Mexican human rights activist

Imelda Marrufo Nava is a Mexican human rights activist. She is known for her work campaigning against gender-based violence and femicide in the city of Ciudad Juárez, for which she received the 2014 Anne Klein Women's Award from the Heinrich Böll Foundation.

== Early life and education ==
Marrufo was born in Ciudad Juárez, Chihuahua, Mexico, and was raised in the city's Emiliano Zapata neighbourhood. She studied at Altavista High School, before graduating with a degree in law from the Universidad Autónoma de Ciudad Juárez in 1995.

== Activism ==
While still a student, Marrufo started a group that documented femicides that had happened in Ciudad Juárez, with the goal of giving names, faces and histories to the names of murdered women. In 2001, after a mass grave of missing women was found near the city, Marrufo established Red Mesa de Mujeres (Spanish for "Women's Roundtable Network"), a network of civil society organisations that supported women in vulnerable situations, as well as the families of missing, murdered, or trafficked women. This included providing therapeutic services, such as art therapy; financial support to commemorate the birthdays and anniversaries of disappeared women; and supporting the families, as well as human rights activists, through the legal process. Through her role as a board member, Marrufo additionally worked on promoting strategic litigation, as well as public policies and international mechanisms, to address issues of femicide, gender-based violence, and access to justice.
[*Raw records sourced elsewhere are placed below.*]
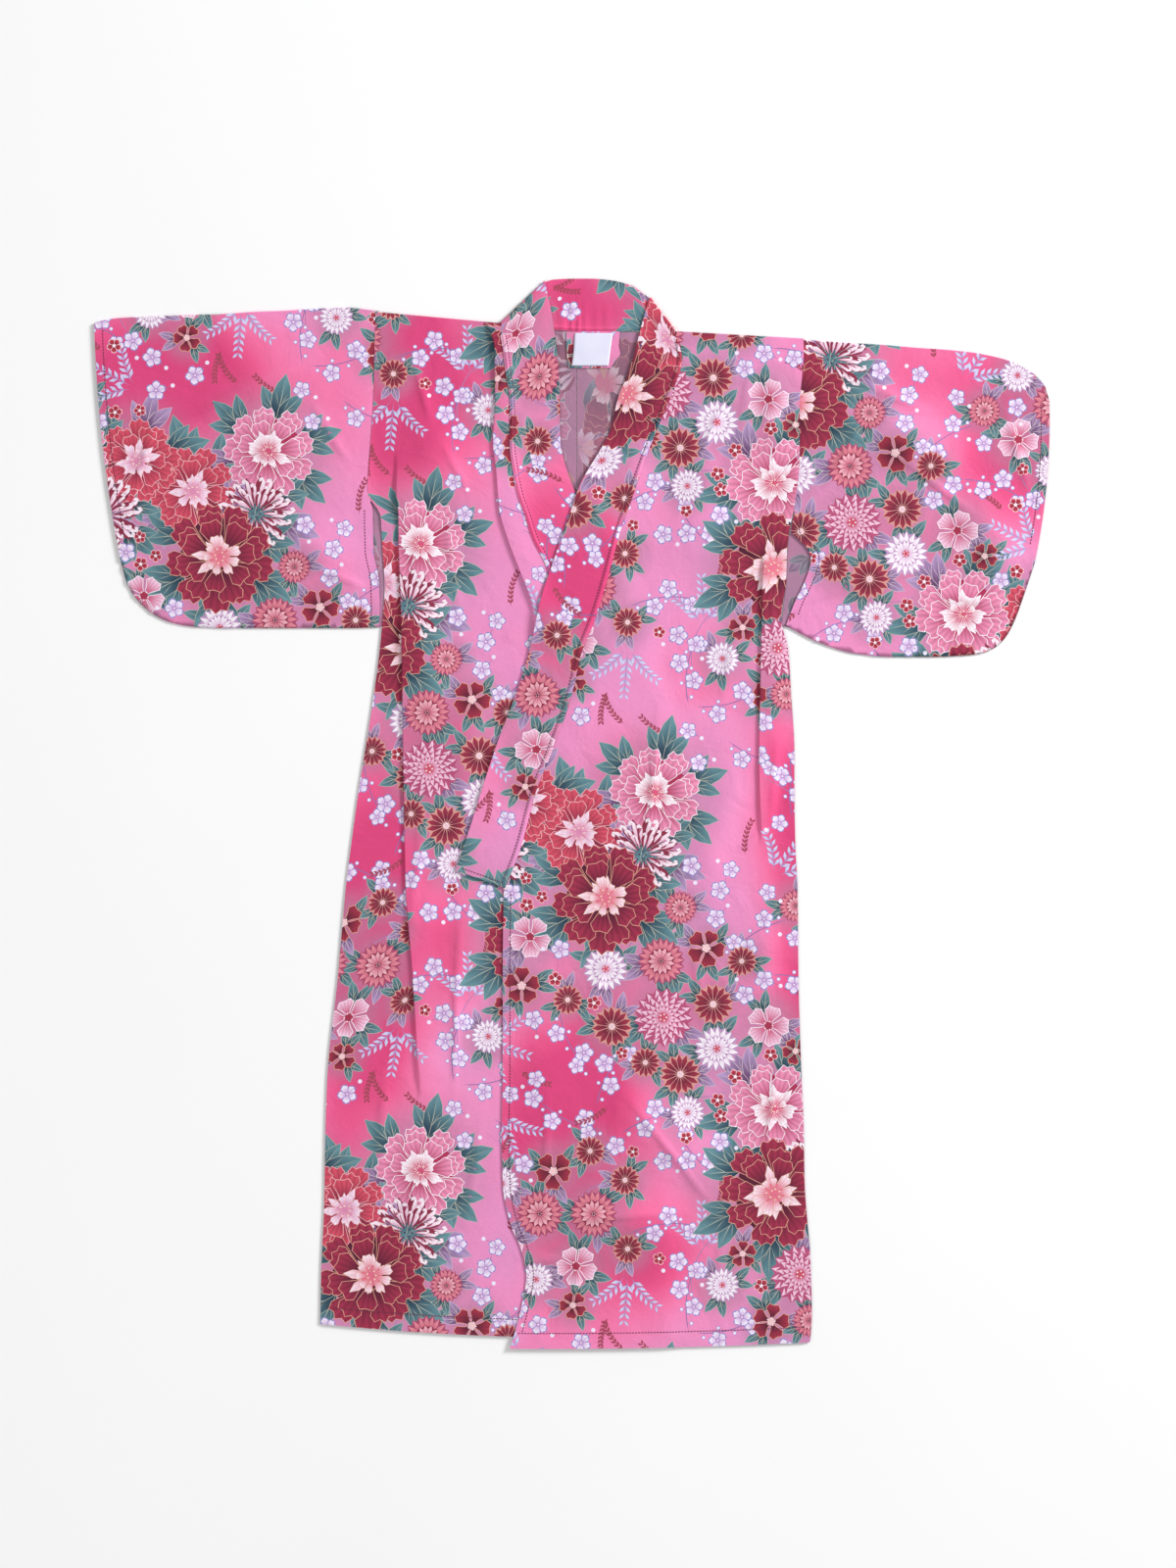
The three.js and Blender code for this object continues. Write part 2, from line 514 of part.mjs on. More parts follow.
// A sleeve: a flattened tube, with a turn along its folded top and another along its sewn bottom.
function sleeve(stations, armhole) {
  const cuffSide = Math.sign(stations[0].topX);
  const ring = [];
  const station = (s, u) => {
    const top = new THREE.Vector2(s.topX, -s.topDrop);
    const low = new THREE.Vector2(s.lowX, -s.lowDrop);
    const down = low.clone().sub(top).normalize();
    top.addScaledVector(down, BEND_REACH);
    low.addScaledVector(down, -BEND_REACH);
    const place = (share, layer) => {
      const shift = read(armhole, 'share', share, layer) * (1 - u) ** 3;
      const bow = cuffSide * CUFF_BOW * 4 * share * (1 - share) * u ** 4;
      return new THREE.Vector2(mix(top.x, low.x, share) + shift + bow, mix(top.y, low.y, share));
    };
    return { down, place };
  };
  const last = stations.length - 1;
  const all = stations.map((s, i) => station(s, i / last));
  const addRow = (share, layer, angle) => {
    ring.push(all.map(({ down, place }) => {
      const p = place(share, layer);
      const side = share > 0.5 ? 1 : -1;
      const out = new THREE.Vector3(side * down.x * Math.sin(angle), side * down.y * Math.sin(angle), Math.cos(angle));
      const at = new THREE.Vector3(p.x, p.y, BACK_Z + BEND).addScaledVector(out, BEND);
      if (angle === 0) at.z += swell(p.x, -p.y) * Math.min(1, 6 * share, 6 * (1 - share));
      return { at, out };
    }));
  };
  for (const row of armhole) addRow(row.share, 'front', 0);
  for (const step of [1, 2, 3]) addRow(1, step < 3 ? 'front' : 'back', (step * Math.PI) / 4);
  for (const row of [...armhole].reverse()) addRow(row.share, 'back', Math.PI);
  for (const step of [3, 2, 1]) addRow(0, 'front', (step * Math.PI) / 4);
  return clothWall(ring, WALL, true);
}

// The collar: a flat band ruled between its seam and its free edge, turned over at both sides of the neck.
function collar() {
  const across = [0, 1 / 3, 2 / 3, 1];
  const ends = (s) => {
    const seam = new THREE.Vector2(s.seamX, -s.seamDrop);
    const free = new THREE.Vector2(s.freeX, -s.freeDrop);
    seam.addScaledVector(free.clone().sub(seam).normalize(), SEAM + 0.2);
    return [seam, free];
  };
  const section = (s, height, up) => {
    const [seam, free] = ends(s);
    return across.map((t) => {
      const p = seam.clone().lerp(free, t);
      return { at: new THREE.Vector3(p.x, p.y, height(p.x, -p.y)), out: new THREE.Vector3(0, 0, up) };
    });
  };
  const rightHeight = (x, drop) => {
    const onBack = WALL + GAP + BAND_WALL / 2 + neckRise(x, drop) + openSwell(x, drop);
    return Math.max(onBack, mix(NECK_BAND_Z + 2 * NECK_BEND, onBack, smooth((drop - 5) / 40)));
  };
  const leftHeight = (x, drop) => {
    const onRest = underLeft(x, drop) + GAP + BAND_WALL / 2 + swell(x, drop);
    return Math.max(onRest, mix(NECK_BAND_Z + 2 * NECK_BEND, onRest, smooth((drop - 10) / 40)));
  };
  // The turn about the line where the front stretch folds back under itself as the neck stretch.
  const turnOver = (s, away, angles) => {
    const [seam, free] = ends(s);
    const along = free.clone().sub(seam).normalize();
    const flat = new THREE.Vector2(-along.y, along.x).multiplyScalar(away);
    seam.addScaledVector(along, 2.5);
    const inset = NECK_BEND + BAND_WALL / 2;
    return angles.map((degrees) => {
      const angle = THREE.MathUtils.degToRad(degrees);
      const out = new THREE.Vector3(flat.x * Math.sin(angle), flat.y * Math.sin(angle), Math.cos(angle));
      return across.map((t) => {
        const p = seam.clone().lerp(free, t).addScaledVector(flat, -inset);
        const centre = new THREE.Vector3(p.x, p.y, NECK_BAND_Z + NECK_BEND);
        return { at: centre.addScaledVector(out, NECK_BEND), out };
      });
    });
  };
  const stations = [
    ...COLLAR_RIGHT.slice(1).reverse().map((s) => section(s, rightHeight, 1)),
    ...turnOver(COLLAR_RIGHT[0], 1, [0, 45, 90, 135, 180]),
    ...COLLAR_BACK.map((s) => section(s, () => NECK_BAND_Z, -1)),
    ...turnOver(COLLAR_LEFT[0], -1, [180, 135, 90, 45, 0]),
    ...COLLAR_LEFT.slice(1).map((s) => section(s, leftHeight, 1)),
  ];
  return clothWall(stations, BAND_WALL);
}

// A small flat piece lying over the back part, from a row at the neck seam to its lower edge.
function smallPiece(rows, z) {
  const steps = 6;
  const grid = rows.map((row) => Array.from({ length: steps + 1 }, (unused, i) => ({
    at: new THREE.Vector3(mix(row.left, row.right, i / steps), -row.drop, z),
    out: new THREE.Vector3(0, 0, 1),
  })));
  return clothWall(grid, WALL);
}

const printed = new THREE.MeshStandardMaterial({ color: '#e584bb', roughness: 0.85, metalness: 0 });
const white = new THREE.MeshStandardMaterial({ color: '#e4e4ee', roughness: 0.7, metalness: 0 });

const garment = new THREE.Group();
function add(name, geometry, material) {
  const mesh = new THREE.Mesh(geometry, material.clone());
  mesh.name = name;
  garment.add(mesh);
}

const rightPleats = [
  { table: SIDE_FOLD_RIGHT, settle: SETTLE.side },
  { table: NECK_FOLD_RIGHT, settle: SETTLE.neck },
];
const leftPleats = [{ table: SIDE_FOLD_LEFT, settle: SETTLE.left }];
add('body_right', bodyLength(RIGHT_FRONT, RIGHT_BACK, rightPleats, [3, 6, 2], rightLevel), printed);
add('body_left', bodyLength(LEFT_FRONT, LEFT_BACK, leftPleats, [13, 3], leftLevel), printed);
add('sleeve_right', sleeve(SLEEVE_RIGHT, ARMHOLE_RIGHT), printed);
add('sleeve_left', sleeve(SLEEVE_LEFT, ARMHOLE_LEFT), printed);
add('collar', collar(), printed);
add('neck_patch', smallPiece(PATCH, PATCH_Z), printed);
add('label', smallPiece(LABEL, LABEL_Z), white);

// The origin is the middle of the garment's outline, on the surface it lies on.
const box = new THREE.Box3().setFromObject(garment);
const middle = box.getCenter(new THREE.Vector3());
garment.position.set(-middle.x, -middle.y, -box.min.z);

export default garment;
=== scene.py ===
import math
import random

import bmesh
import bpy
import numpy as np
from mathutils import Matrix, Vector
from mathutils.geometry import delaunay_2d_cdt


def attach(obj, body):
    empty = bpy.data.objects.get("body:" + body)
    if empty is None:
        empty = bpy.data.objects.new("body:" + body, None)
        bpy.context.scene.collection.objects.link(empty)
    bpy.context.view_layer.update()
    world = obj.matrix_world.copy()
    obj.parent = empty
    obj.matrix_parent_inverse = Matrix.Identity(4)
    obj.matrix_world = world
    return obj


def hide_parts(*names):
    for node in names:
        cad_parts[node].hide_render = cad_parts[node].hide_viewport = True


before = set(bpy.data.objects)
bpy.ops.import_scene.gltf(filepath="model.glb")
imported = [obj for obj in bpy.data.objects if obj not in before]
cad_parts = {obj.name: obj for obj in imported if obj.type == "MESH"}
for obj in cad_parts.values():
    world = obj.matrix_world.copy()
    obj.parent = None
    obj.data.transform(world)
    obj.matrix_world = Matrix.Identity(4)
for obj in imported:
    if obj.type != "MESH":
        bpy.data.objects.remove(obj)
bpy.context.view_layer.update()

MM = 0.001
NECK_SEAM = (4.85, 470.06)  # the centre back neck seam in the frame


# ---- Surface, light and camera -----------------------------------------------------------------
# A pale studio table, a large soft window light from the upper right and a weak fill from the left.
# The camera looks straight down, as on a garment laid out to be shown.

FLOOR_SIZE = 9.0
FLOOR_DROP = 0.0004
VIEW_CENTRE = (15.8, 28.9)
VIEW_HEIGHT = 1528
LENS = 85
SENSOR = 36


def linear(code):
    """An sRGB hex colour as linear red, green, blue."""
    parts = [int(code[i:i + 2], 16) / 255 for i in (1, 3, 5)]
    return tuple(c / 12.92 if c <= 0.04045 else ((c + 0.055) / 1.055) ** 2.4 for c in parts)


def node(tree, kind, links=None, **settings):
    """Adds a node, with its settings, and its inputs set to values or linked to other outputs."""
    made = tree.nodes.new(kind)
    for name, value in settings.items():
        setattr(made, name, value)
    for key, value in (links or {}).items():
        if isinstance(value, bpy.types.NodeSocket):
            tree.links.new(value, made.inputs[key])
        else:
            made.inputs[key].default_value = value
    return made


def material(name):
    """An empty material and its node tree."""
    made = bpy.data.materials.new(name)
    made.use_nodes = True
    made.node_tree.nodes.clear()
    return made, made.node_tree


table_top, tree = material("matt_table_top")
own = node(tree, "ShaderNodeTexCoord")
grain = node(tree, "ShaderNodeTexNoise", {"Vector": own.outputs["Object"], "Scale": 3.0, "Detail": 2.0})
shade = node(tree, "ShaderNodeMix", {
    0: grain.outputs["Fac"], 6: (*linear("#FAFAFB"), 1), 7: (*linear("#FDFDFD"), 1),
}, data_type="RGBA")
finish = node(tree, "ShaderNodeBsdfPrincipled", {"Base Color": shade.outputs[2], "Roughness": 0.9})
node(tree, "ShaderNodeOutputMaterial", {"Surface": finish.outputs[0]})

bpy.ops.mesh.primitive_plane_add(size=FLOOR_SIZE, location=(0, 0, -FLOOR_DROP))
floor = bpy.context.object
floor.name = "table_top"
floor.data.materials.append(table_top)

camera = bpy.data.objects.new("camera", bpy.data.cameras.new("camera"))
camera.data.lens = LENS
camera.data.sensor_width = SENSOR
camera.location = (VIEW_CENTRE[0] * MM, VIEW_CENTRE[1] * MM, VIEW_HEIGHT * MM * LENS / SENSOR)
bpy.context.scene.collection.objects.link(camera)
bpy.context.scene.camera = camera

for name, place, size, power in (
    ("window", (4.4, 2.6, 2.5), 1.6, 330),
    ("fill", (-2.6, -1.6, 3.2), 2.4, 40),
):
    light = bpy.data.objects.new(name, bpy.data.lights.new(name, "AREA"))
    light.data.size = size
    light.data.energy = power
    light.location = place
    light.rotation_euler = (-Vector(place)).to_track_quat("-Z", "Y").to_euler()
    bpy.context.scene.collection.objects.link(light)

sky = bpy.data.worlds.new("soft_sky")
sky.use_nodes = True
sky.node_tree.nodes["Background"].inputs[0].default_value = (1, 1, 1, 1)
sky.node_tree.nodes["Background"].inputs[1].default_value = 0.44
bpy.context.scene.world = sky
bpy.context.scene.view_settings.view_transform = "Standard"


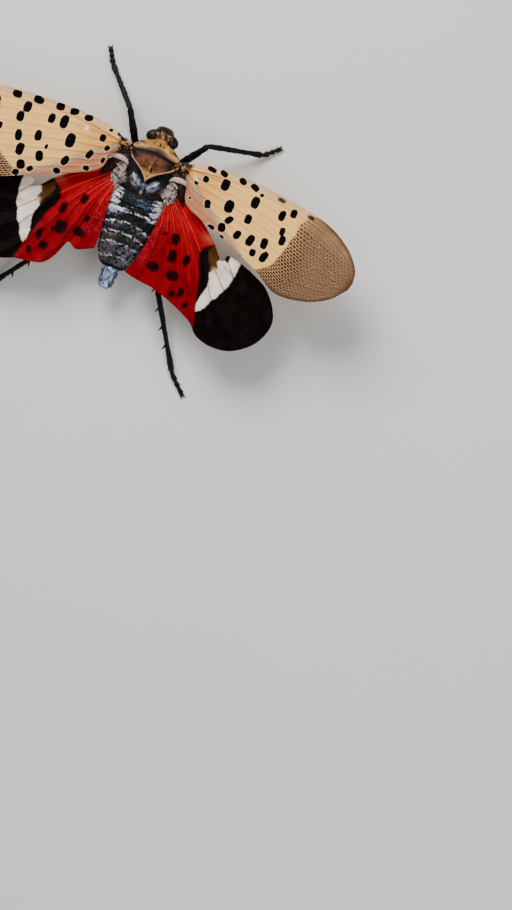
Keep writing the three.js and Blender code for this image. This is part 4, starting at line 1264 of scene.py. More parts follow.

Additionally, Red Mesa de Mujeres continues Marrufo's university work of documenting and tracking femicides in Ciudad Juárez, using newspaper articles and statistics provided by the Chihuahua state attorney general.

== Recognition ==
In 2014, Marrufo won the Anne Klein Women's Award from the Heinrich Boll Foundation, in recognition of her work against gender-based violence in Ciudad Juárez and Chihuahua, as well as addressing the impunity of perpetrators, particularly in efforts to get femicide recognised as its own criminal offence.

In 2023, Marrufo received the Human Rights Defender Award from Juárez City Council in recognition of her two decades spent leading Mesa de Mujeres, from the mayor, Cruz Pérez Cuéllar.